GIVEN TASK.
All of the data must be printed exactly; please include every line.
──────── DATA SHOWN
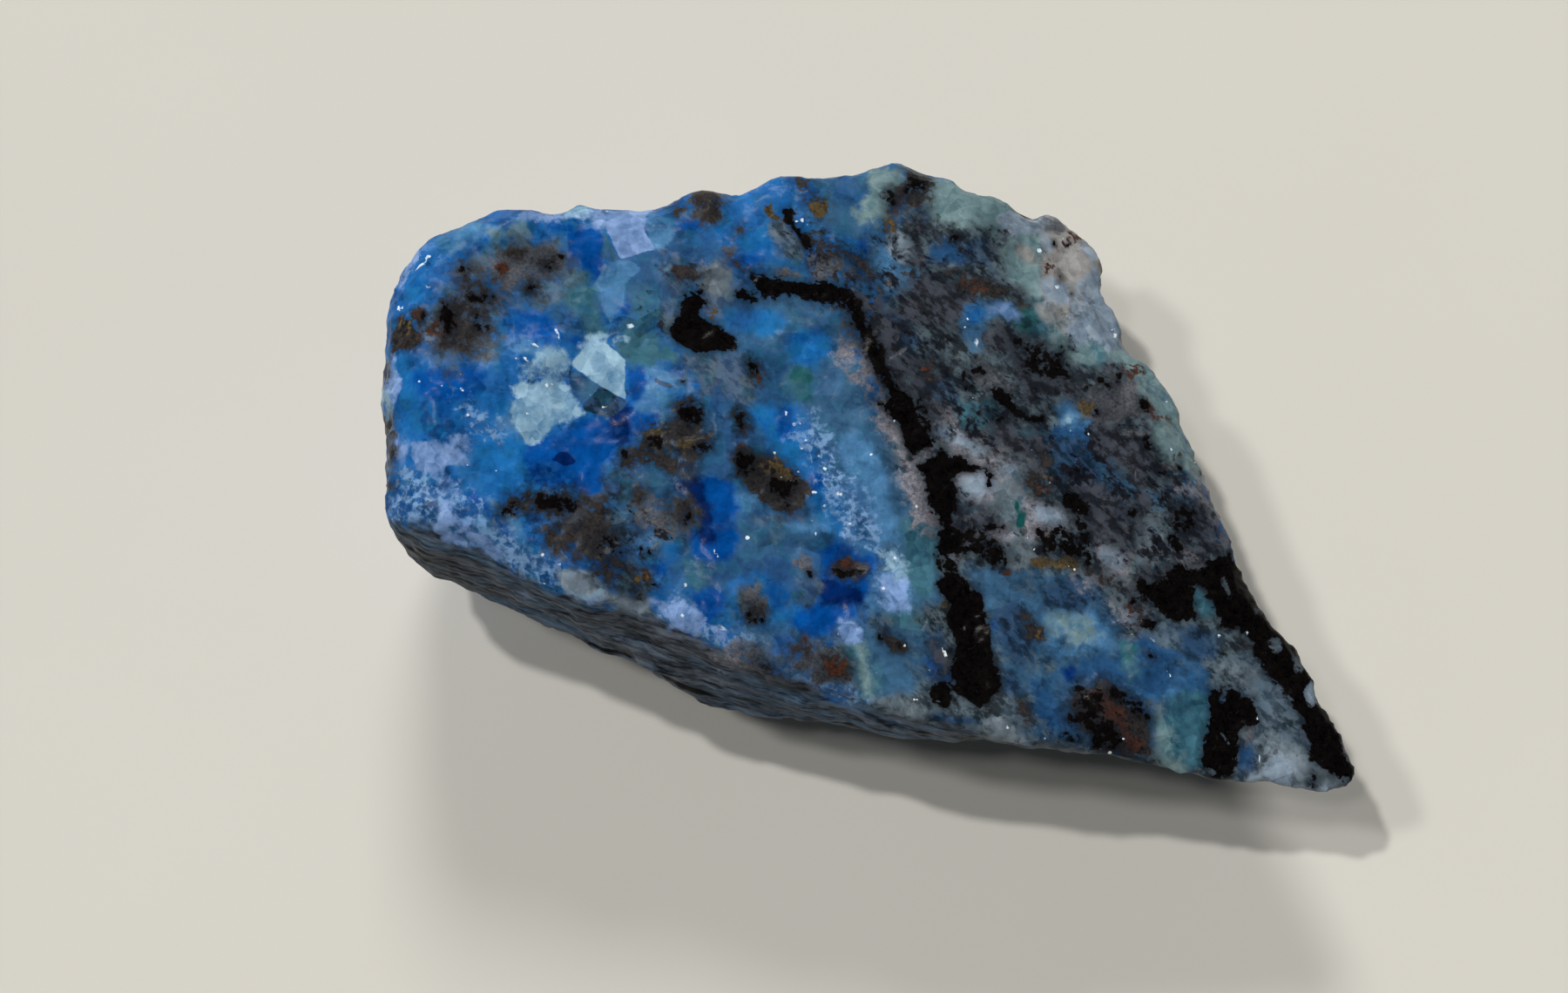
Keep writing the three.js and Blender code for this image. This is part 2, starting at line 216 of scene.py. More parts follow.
STEEL = [
    Area(0.9, 0.95, (955, 400), (975, 385), (1000, 440), (1022, 500), (1045, 560), (1075, 625),
        (1080, 690), (1050, 705), (1010, 620), (975, 600), (950, 530), (925, 470), (930, 420)),
    Area(1, 0.8, (830, 345), (870, 348), (930, 352), (970, 372), (975, 400), (930, 380), (890, 400),
        (850, 380)),
    Area(0.9, 0.75, (617, 322), (650, 318), (690, 330), (697, 372), (690, 392), (665, 398), (640, 372),
        (625, 350)),
    Area(0.07, 0.95, (652, 420), (690, 443), (681, 453), (668, 464), (660, 450), (652, 435)),
    Area(0.07, 0.9, (680, 272), (694, 266), (711, 298), (700, 304), (690, 296), (685, 283)),
    Area(0.1, 0.8, (718, 325), (736, 322), (738, 345), (718, 352)),
    Area(0.9, 0.7, (940, 215), (1000, 205), (1010, 255), (990, 280), (950, 262)),
    Area(0.6, 0.8, (740, 300), (800, 296), (800, 322), (760, 330), (742, 322)),
    Area(0.6, 0.8, (700, 575), (735, 575), (745, 600), (790, 622), (745, 640), (712, 622), (690, 606)),
    Area(0.7, 0.85, (845, 600), (890, 598), (930, 620), (925, 650), (880, 668), (850, 650), (838, 630)),
    Area(0.8, 0.8, (1030, 298), (1060, 312), (1065, 330), (1035, 332), (1010, 350), (1000, 320),
        (1005, 290)),
    Area(0.8, 0.85, (1110, 650), (1180, 655), (1260, 665), (1270, 700), (1180, 690), (1150, 700),
        (1140, 760), (1128, 700)),
    Area(0.9, 0.9, (1140, 700), (1175, 745), (1200, 760), (1240, 790), (1190, 800), (1170, 790),
        (1145, 770)),
    Area(0.7, 0.8, (985, 720), (1040, 716), (1085, 735), (1090, 775), (1040, 790), (1000, 805),
        (980, 780)),
    Area(0.6, 0.8, (1256, 520), (1290, 540), (1320, 590), (1300, 580), (1270, 560)),
    Area(0.6, 0.75, (690, 545), (760, 548), (785, 556), (760, 566), (720, 570), (698, 566)),
    Area(0.9, 0.9, (1150, 680), (1200, 668), (1270, 676), (1290, 712), (1290, 756), (1240, 780),
        (1190, 764), (1160, 720)),
    Area(0.8, 0.95, (1186, 500), (1230, 494), (1262, 510), (1284, 548), (1262, 572), (1226, 560),
        (1196, 536)),
]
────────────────
EXERCISE OUTPUT.
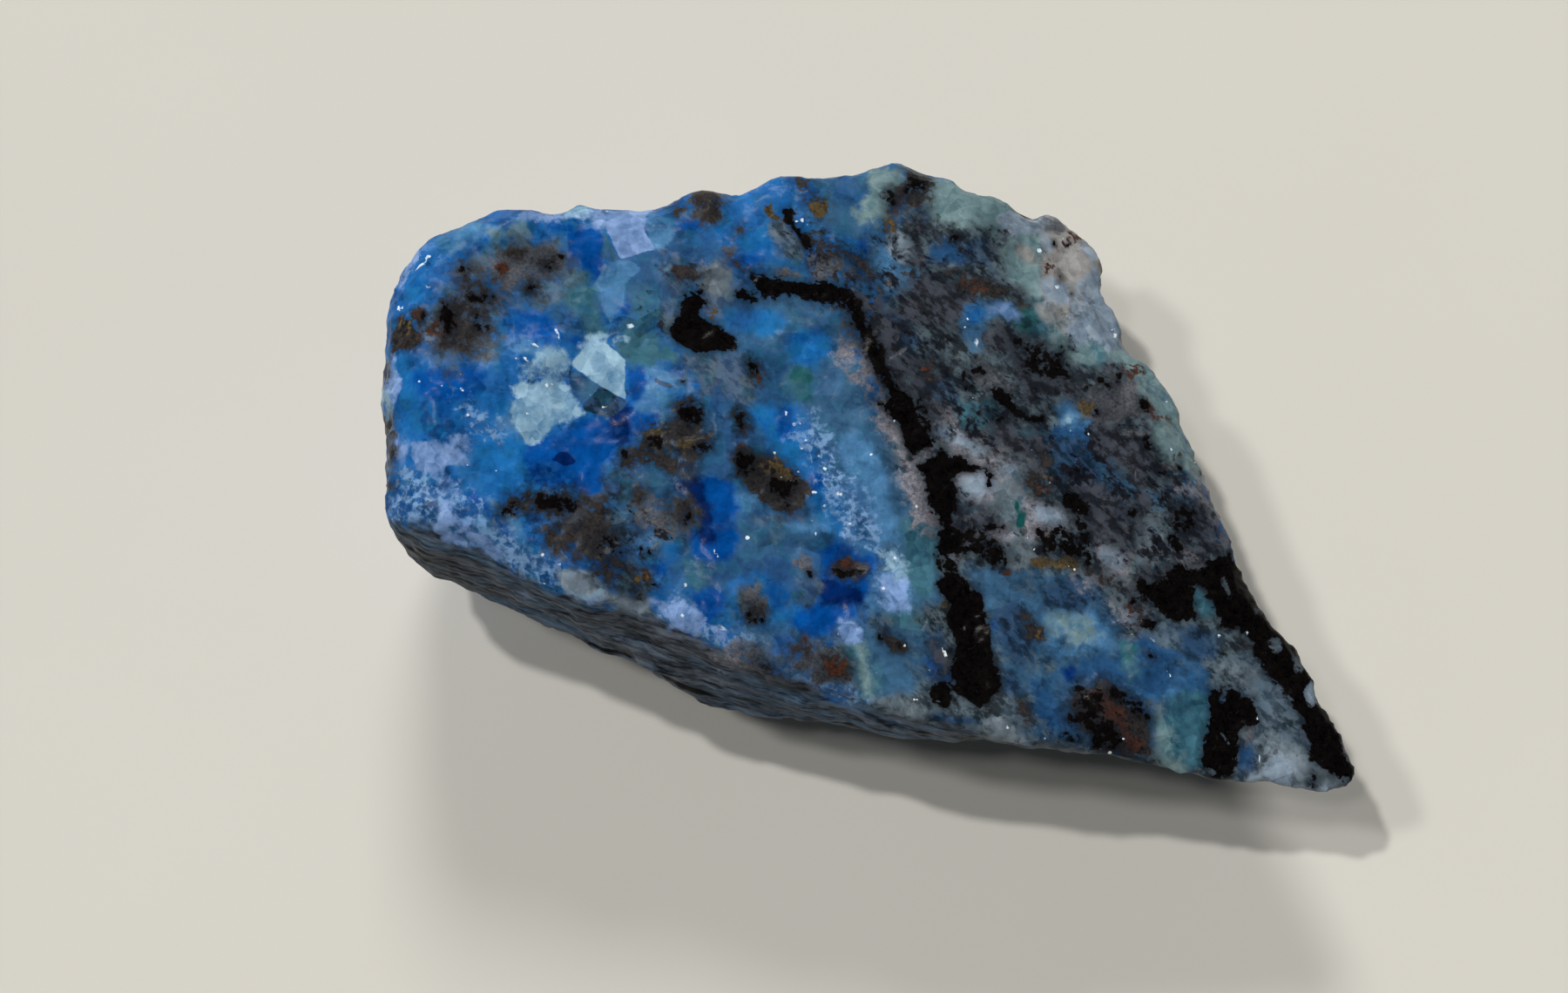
Keep writing the three.js and Blender code for this image. This is part 2, starting at line 216 of scene.py. More parts follow.
STEEL = [
    Area(0.9, 0.95, (955, 400), (975, 385), (1000, 440), (1022, 500), (1045, 560), (1075, 625),
        (1080, 690), (1050, 705), (1010, 620), (975, 600), (950, 530), (925, 470), (930, 420)),
    Area(1, 0.8, (830, 345), (870, 348), (930, 352), (970, 372), (975, 400), (930, 380), (890, 400),
        (850, 380)),
    Area(0.9, 0.75, (617, 322), (650, 318), (690, 330), (697, 372), (690, 392), (665, 398), (640, 372),
        (625, 350)),
    Area(0.07, 0.95, (652, 420), (690, 443), (681, 453), (668, 464), (660, 450), (652, 435)),
    Area(0.07, 0.9, (680, 272), (694, 266), (711, 298), (700, 304), (690, 296), (685, 283)),
    Area(0.1, 0.8, (718, 325), (736, 322), (738, 345), (718, 352)),
    Area(0.9, 0.7, (940, 215), (1000, 205), (1010, 255), (990, 280), (950, 262)),
    Area(0.6, 0.8, (740, 300), (800, 296), (800, 322), (760, 330), (742, 322)),
    Area(0.6, 0.8, (700, 575), (735, 575), (745, 600), (790, 622), (745, 640), (712, 622), (690, 606)),
    Area(0.7, 0.85, (845, 600), (890, 598), (930, 620), (925, 650), (880, 668), (850, 650), (838, 630)),
    Area(0.8, 0.8, (1030, 298), (1060, 312), (1065, 330), (1035, 332), (1010, 350), (1000, 320),
        (1005, 290)),
    Area(0.8, 0.85, (1110, 650), (1180, 655), (1260, 665), (1270, 700), (1180, 690), (1150, 700),
        (1140, 760), (1128, 700)),
    Area(0.9, 0.9, (1140, 700), (1175, 745), (1200, 760), (1240, 790), (1190, 800), (1170, 790),
        (1145, 770)),
    Area(0.7, 0.8, (985, 720), (1040, 716), (1085, 735), (1090, 775), (1040, 790), (1000, 805),
        (980, 780)),
    Area(0.6, 0.8, (1256, 520), (1290, 540), (1320, 590), (1300, 580), (1270, 560)),
    Area(0.6, 0.75, (690, 545), (760, 548), (785, 556), (760, 566), (720, 570), (698, 566)),
    Area(0.9, 0.9, (1150, 680), (1200, 668), (1270, 676), (1290, 712), (1290, 756), (1240, 780),
        (1190, 764), (1160, 720)),
    Area(0.8, 0.95, (1186, 500), (1230, 494), (1262, 510), (1284, 548), (1262, 572), (1226, 560),
        (1196, 536)),
]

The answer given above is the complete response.